◆ **Exercise objective**:
Reproduce this listing in full.

◆ **Recorded information**:
--

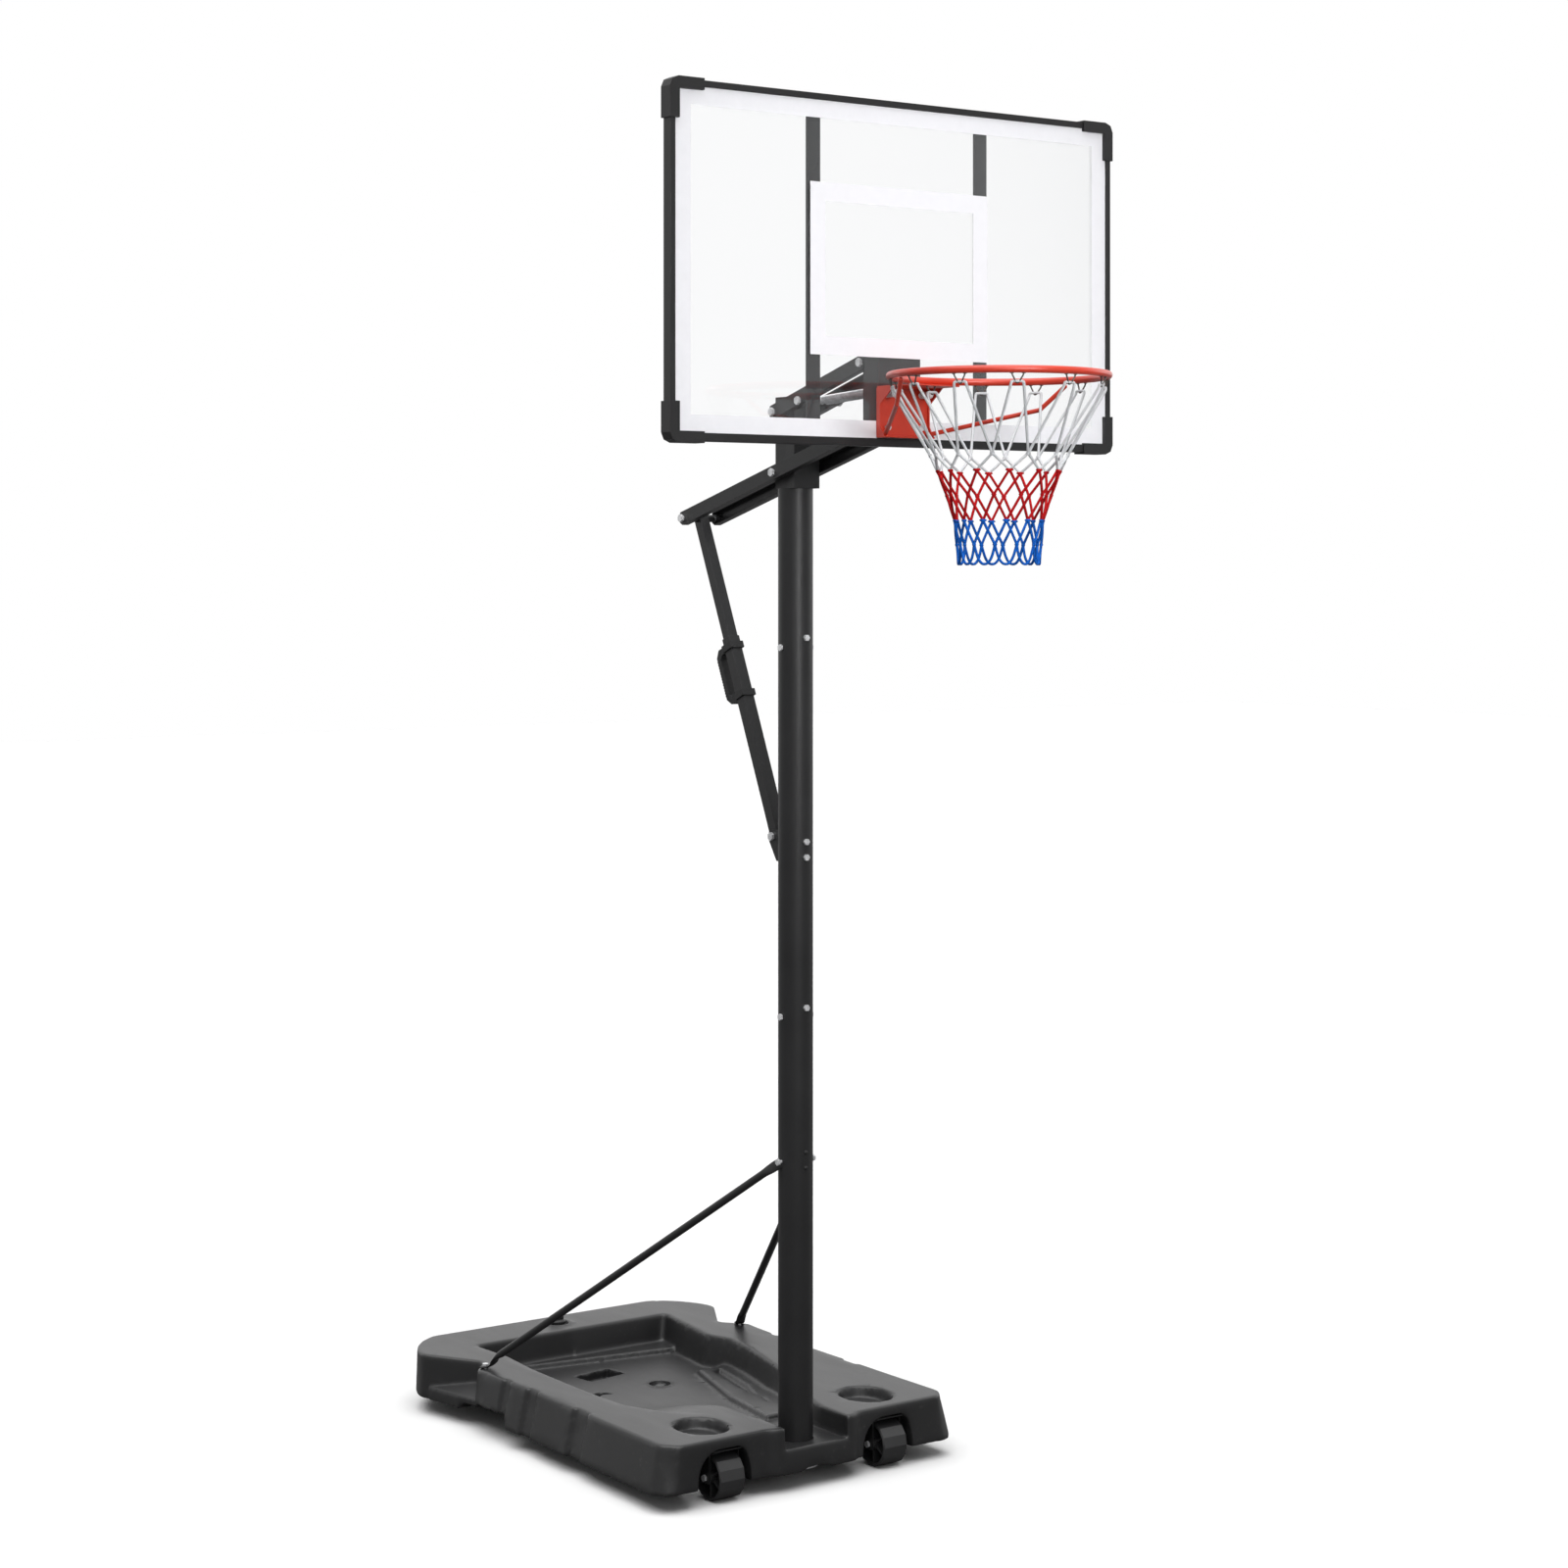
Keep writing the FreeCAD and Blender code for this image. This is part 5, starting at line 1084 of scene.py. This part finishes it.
# ribs down the outside of the height grip
gripSettings = {"ribs": 13, "pitch": 0.0072, "lean": 23.53, "foot": (0, -0.013, 1.48796), "firstRib": 0.3725}


def makeGrip(settings):
    lean = Matrix.Translation(settings["foot"]) @ Matrix.Rotation(math.radians(-settings["lean"]), 4, "X")
    rib = bevelBox("rib", (-0.0128, 0.0545, 0), (0.0128, 0.0592, 0.0038), 0.0012)
    ribs = copied(rowOfCopies, rib, settings["ribs"], "grip_plastic", Pitch=settings["pitch"])
    ribs.transform(lean @ Matrix.Translation((0, 0, settings["firstRib"])))
    finishPiece("gripRibs", ribs, "strut_lower", "grip_plastic", [], 40.0)
    softened("heightGrip", ["height_grip"], "strut_lower", "grip_plastic", 0.0016)


makeGrip(gripSettings)
print("grip made")


# the same solids again with broken edges, where the light would catch them
softSettings = [
    ("rimTray", ["rim_tray"], "rim", "rim_red", 0.0010),
    ("rimBackPlate", ["rim_back_plate"], "board", "rim_red", 0.0010),
    ("cornerCaps", ["corner_caps"], "board", "corner_plastic", 0.0022),
    ("frameRails", ["frame_rail_top", "frame_rail_bottom", "frame_rail_left", "frame_rail_right"], "board",
     "frame_black", 0.0009),
    *[(level + "Arm" + side.title(), [f"{level}_arm_{side}"], level + "_arms", "black_steel", 0.0009)
      for level in ("upper", "lower") for side in ("left", "right")],
    ("headBracket", ["head_bracket"], "stand", "black_steel", 0.0010),
    ("boardBracket", ["board_bracket"], "board", "black_steel", 0.0010),
    ("strutOuterTube", ["strut_outer_tube"], "strut_lower", "black_steel", 0.0018),
    ("strutInnerTube", ["strut_inner_tube"], "strut_upper", "black_steel", 0.0015),
    ("heightTrigger", ["height_trigger"], "trigger", "grip_plastic", 0.0010),
]
for name, sources, body, slotName, width in softSettings:
    softened(name, sources, body, slotName, width)
print("edges broken on", len(softSettings), "pieces")

# every other solid keeps its shape and gets its finish
dressed = 0
for node in nodes.values():
    if not node.hide_render:
        for place in node.material_slots:
            slotName = place.material.name.split(".")[0]
            place.material = slotFinishes[slotName]
            dressed += 1
print("other solids dressed:", dressed)

bpy.context.view_layer.update()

--

◆ **Exercise solution**:
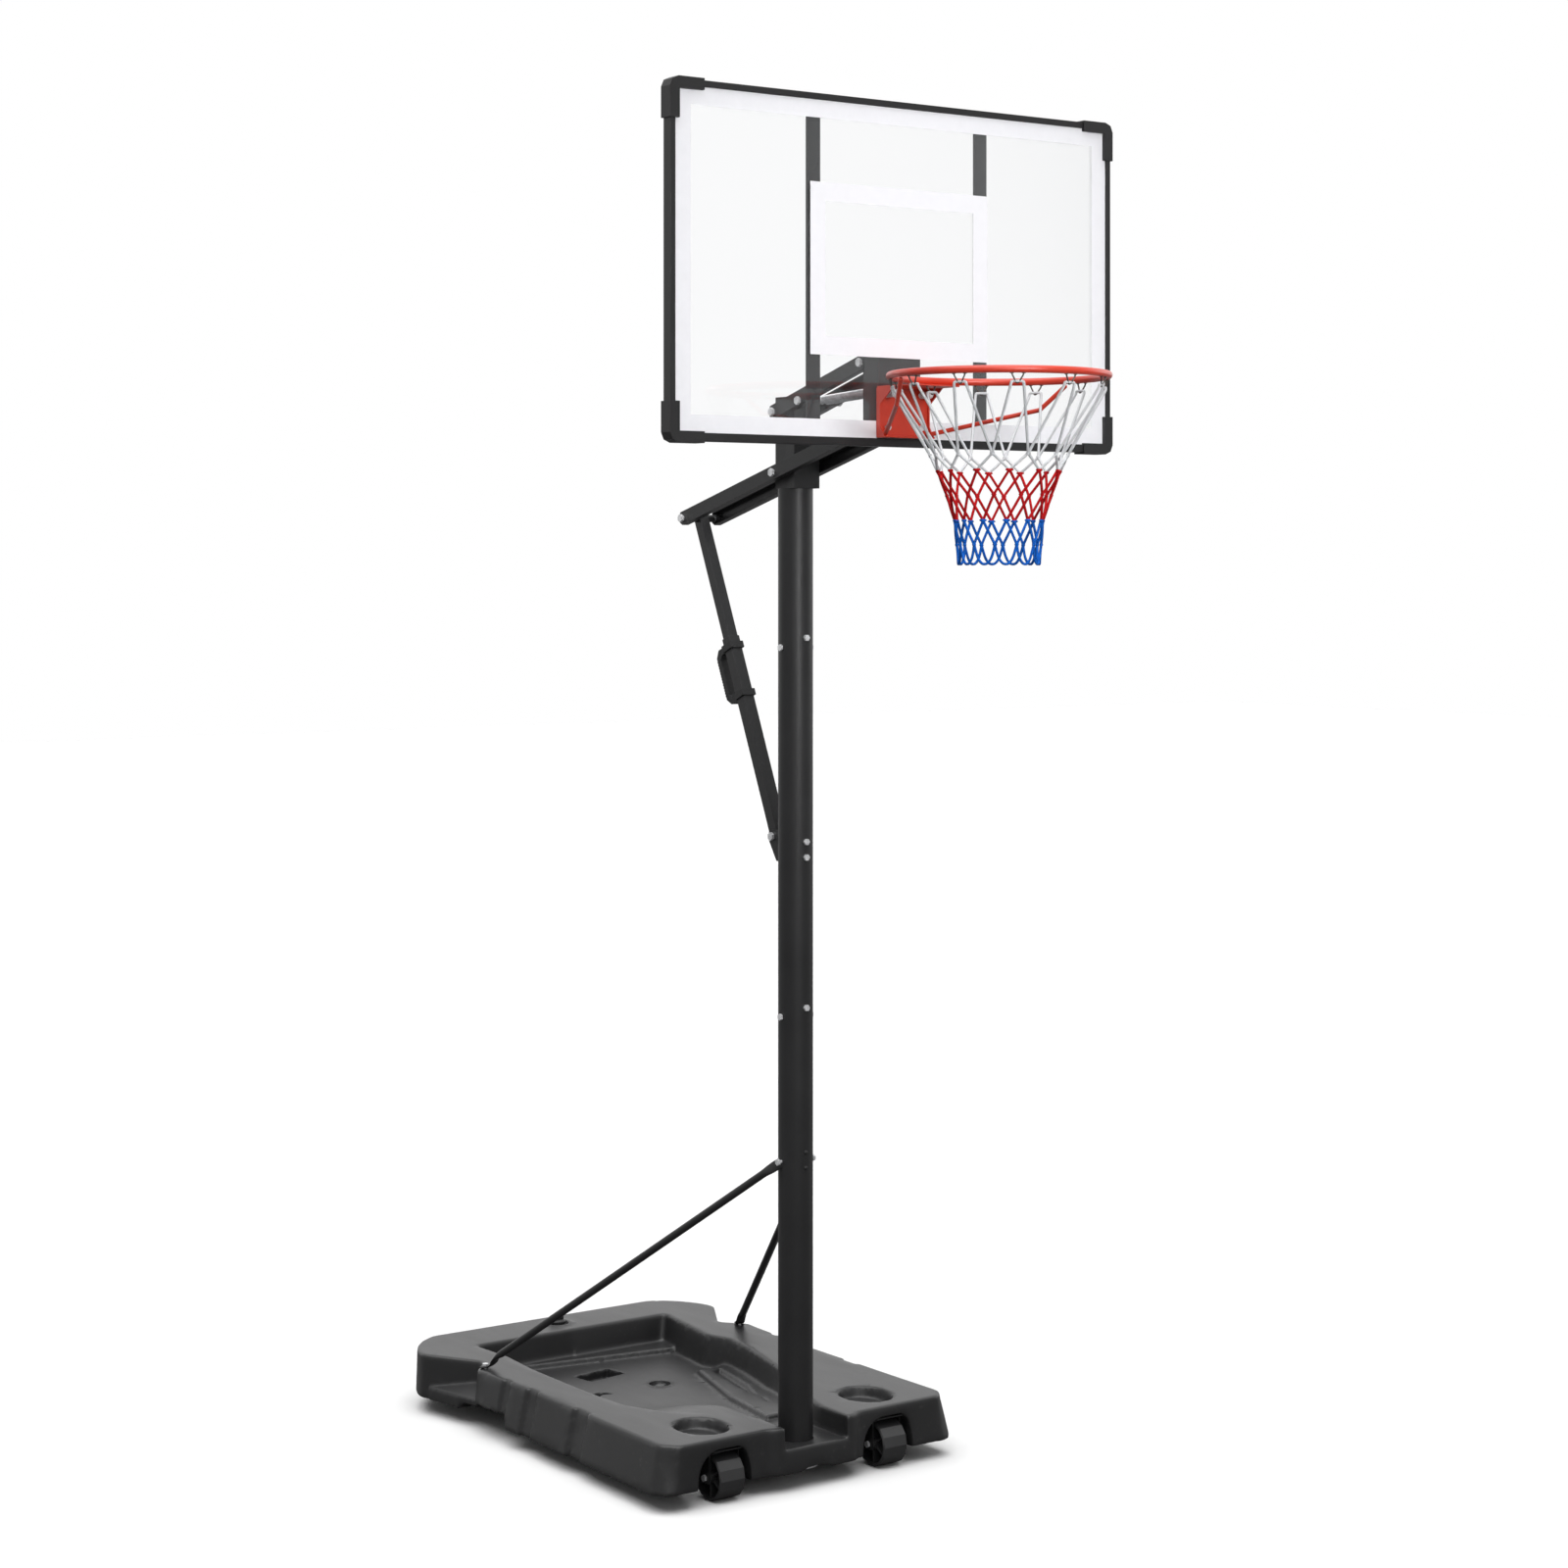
Keep writing the FreeCAD and Blender code for this image. This is part 5, starting at line 1084 of scene.py. This part finishes it.
# ribs down the outside of the height grip
gripSettings = {"ribs": 13, "pitch": 0.0072, "lean": 23.53, "foot": (0, -0.013, 1.48796), "firstRib": 0.3725}


def makeGrip(settings):
    lean = Matrix.Translation(settings["foot"]) @ Matrix.Rotation(math.radians(-settings["lean"]), 4, "X")
    rib = bevelBox("rib", (-0.0128, 0.0545, 0), (0.0128, 0.0592, 0.0038), 0.0012)
    ribs = copied(rowOfCopies, rib, settings["ribs"], "grip_plastic", Pitch=settings["pitch"])
    ribs.transform(lean @ Matrix.Translation((0, 0, settings["firstRib"])))
    finishPiece("gripRibs", ribs, "strut_lower", "grip_plastic", [], 40.0)
    softened("heightGrip", ["height_grip"], "strut_lower", "grip_plastic", 0.0016)


makeGrip(gripSettings)
print("grip made")


# the same solids again with broken edges, where the light would catch them
softSettings = [
    ("rimTray", ["rim_tray"], "rim", "rim_red", 0.0010),
    ("rimBackPlate", ["rim_back_plate"], "board", "rim_red", 0.0010),
    ("cornerCaps", ["corner_caps"], "board", "corner_plastic", 0.0022),
    ("frameRails", ["frame_rail_top", "frame_rail_bottom", "frame_rail_left", "frame_rail_right"], "board",
     "frame_black", 0.0009),
    *[(level + "Arm" + side.title(), [f"{level}_arm_{side}"], level + "_arms", "black_steel", 0.0009)
      for level in ("upper", "lower") for side in ("left", "right")],
    ("headBracket", ["head_bracket"], "stand", "black_steel", 0.0010),
    ("boardBracket", ["board_bracket"], "board", "black_steel", 0.0010),
    ("strutOuterTube", ["strut_outer_tube"], "strut_lower", "black_steel", 0.0018),
    ("strutInnerTube", ["strut_inner_tube"], "strut_upper", "black_steel", 0.0015),
    ("heightTrigger", ["height_trigger"], "trigger", "grip_plastic", 0.0010),
]
for name, sources, body, slotName, width in softSettings:
    softened(name, sources, body, slotName, width)
print("edges broken on", len(softSettings), "pieces")

# every other solid keeps its shape and gets its finish
dressed = 0
for node in nodes.values():
    if not node.hide_render:
        for place in node.material_slots:
            slotName = place.material.name.split(".")[0]
            place.material = slotFinishes[slotName]
            dressed += 1
print("other solids dressed:", dressed)

bpy.context.view_layer.update()